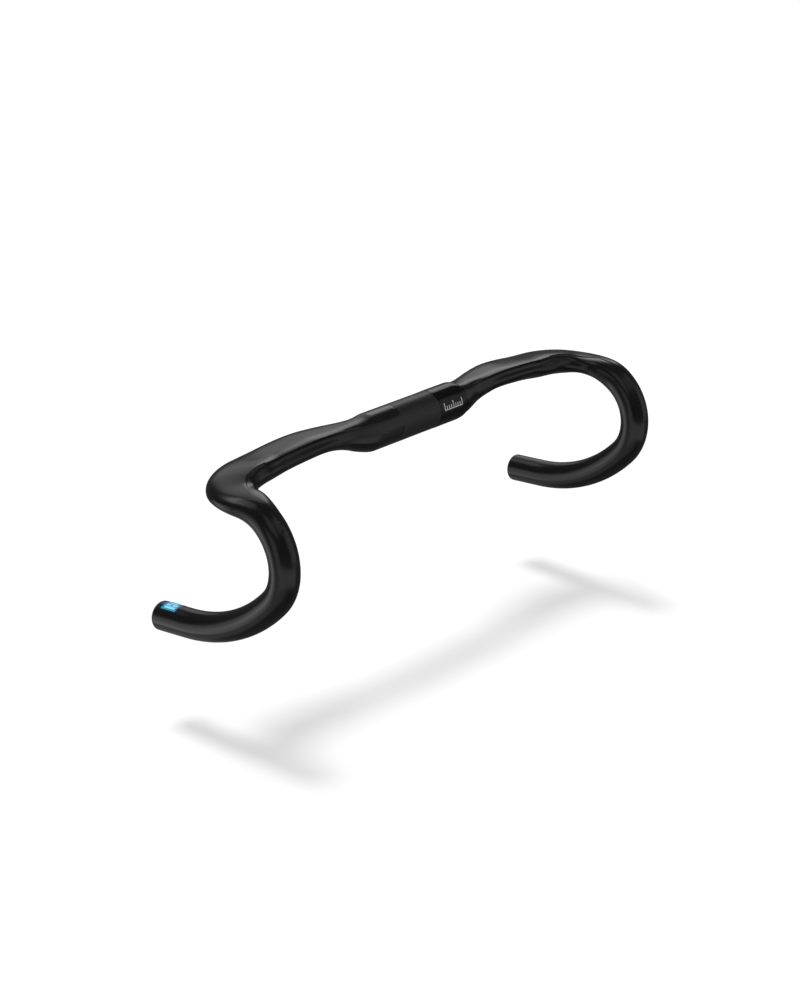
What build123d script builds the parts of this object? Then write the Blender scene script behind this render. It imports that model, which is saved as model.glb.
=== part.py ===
from build123d import *
import os
from math import cos, hypot, pi, radians, sin

os.makedirs("parts", exist_ok=True)

# Drop handlebar in bonded carbon: a winged top section, two hooked drops and an expander plug in each end.
# Millimetres and degrees. Origin: centre of the stem clamp. +X rider's right, +Y forward, +Z up.

# ---- Driving dimensions ----
CLAMP_RADIUS = 15.9        # 31.8 mm clamp
DROP_RADIUS = 11.9         # 23.8 mm lever and grip tube
WALL = 1.6                 # laminate
SPLICE = 160.0             # where each drop is bonded to the top section, along the centreline
SLEEVE_HALF = 15.0         # joint sleeve, each side of the splice
SLEEVE_WALL = 1.4
GLUE_GAP = 0.1
GRIP_HALF = 22.0           # rough band under the stem's faceplate
GRIP_DEPTH = 0.15
CLAMP_SLEEVE_HALF = 26.0   # stiffener inside the clamp
CLAMP_SLEEVE_WALL = 1.3
CAP_THICKNESS = 2.0        # the end cap's flange, outside the tube's end
FILM = 0.15                # decal and label, with the thin bed under them
FILM_BED = 0.05
DECAL_END = 55.0           # outer edge of the clamp decal

# Right half of the centreline, from the middle outwards. Each stretch turns evenly to the heading
# (0 = sideways, 90 = forward) and the fall (0 = level, 90 = straight down, 180 = backward) at its end.
STRETCHES = [
    # length, heading, fall
    (48.0, 0.0, 0.0),        # straight through the clamp
    (17.5, -8.0, -10.5),     # the wing leaves the clamp, back and up
    (23.5, -7.5, -5.0),
    (28.0, -5.5, 4.5),
    (32.0, -2.5, 8.5),       # hand rest
    (22.0, 9.0, 0.5),
    (30.0, 41.0, 4.0),       # corner of the tops
    (30.0, 87.5, 5.0),       # reach
    (10.0, 87.5, 17.0),
    (86.5, 92.0, 133.5),     # front of the hook
    (106.0, 91.5, 175.0),    # the drop opens out
    (31.5, 91.5, 175.0),     # straight end
]

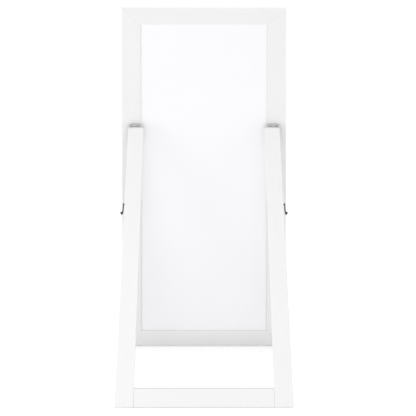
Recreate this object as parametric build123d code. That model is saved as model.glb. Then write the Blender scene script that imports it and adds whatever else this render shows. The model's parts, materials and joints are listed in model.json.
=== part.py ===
from build123d import *

import math
import os

# Standing mirror on a folding easel. All sizes are in millimetres and degrees.
# +Z is up, +X is to the right seen from the easel side, and the glass faces +Y.
# The origin is on the floor, at the middle of the footprint.

# Mirror frame: one moulding, mitred at the four corners
FRAME_WIDTH = 600.0
FRAME_HEIGHT = 1530.0
FRAME_FACE = 70.0  # width of the back face of the moulding
FRAME_DEPTH = 18.0
LIP_WIDTH = 8.0  # the front lip covers the edge of the glass
REBATE_DEPTH = 12.0
LIP_EDGE = 2.0  # thickness of the lip where it meets the glass
FRONT_BEVEL = 12.0  # width of the slope that runs down to the glass
FRONT_ROUND = 8.0
BACK_EASE = 1.5
REBATE_EASE = 0.6
MITRE_GAP = 0.3

# What lies in the rebate, from the back to the front
PANEL_RECESS = 2.5
PANEL_THICK = 3.0
PANEL_CLEARANCE = 0.4
FOAM_THICK = 2.2
GLASS_THICK = 4.0
GLASS_CLEARANCE = 1.5
LAYER_GAP = 0.1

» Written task
All lines from the one containing "Recreate this object" through the final line of the listing above are to be reproduced exactly; include both and add nothing.

» Result of this task
Recreate this object as parametric build123d code. That model is saved as model.glb. Then write the Blender scene script that imports it and adds whatever else this render shows. The model's parts, materials and joints are listed in model.json.
=== part.py ===
from build123d import *

import math
import os

# Standing mirror on a folding easel. All sizes are in millimetres and degrees.
# +Z is up, +X is to the right seen from the easel side, and the glass faces +Y.
# The origin is on the floor, at the middle of the footprint.

# Mirror frame: one moulding, mitred at the four corners
FRAME_WIDTH = 600.0
FRAME_HEIGHT = 1530.0
FRAME_FACE = 70.0  # width of the back face of the moulding
FRAME_DEPTH = 18.0
LIP_WIDTH = 8.0  # the front lip covers the edge of the glass
REBATE_DEPTH = 12.0
LIP_EDGE = 2.0  # thickness of the lip where it meets the glass
FRONT_BEVEL = 12.0  # width of the slope that runs down to the glass
FRONT_ROUND = 8.0
BACK_EASE = 1.5
REBATE_EASE = 0.6
MITRE_GAP = 0.3

# What lies in the rebate, from the back to the front
PANEL_RECESS = 2.5
PANEL_THICK = 3.0
PANEL_CLEARANCE = 0.4
FOAM_THICK = 2.2
GLASS_THICK = 4.0
GLASS_CLEARANCE = 1.5
LAYER_GAP = 0.1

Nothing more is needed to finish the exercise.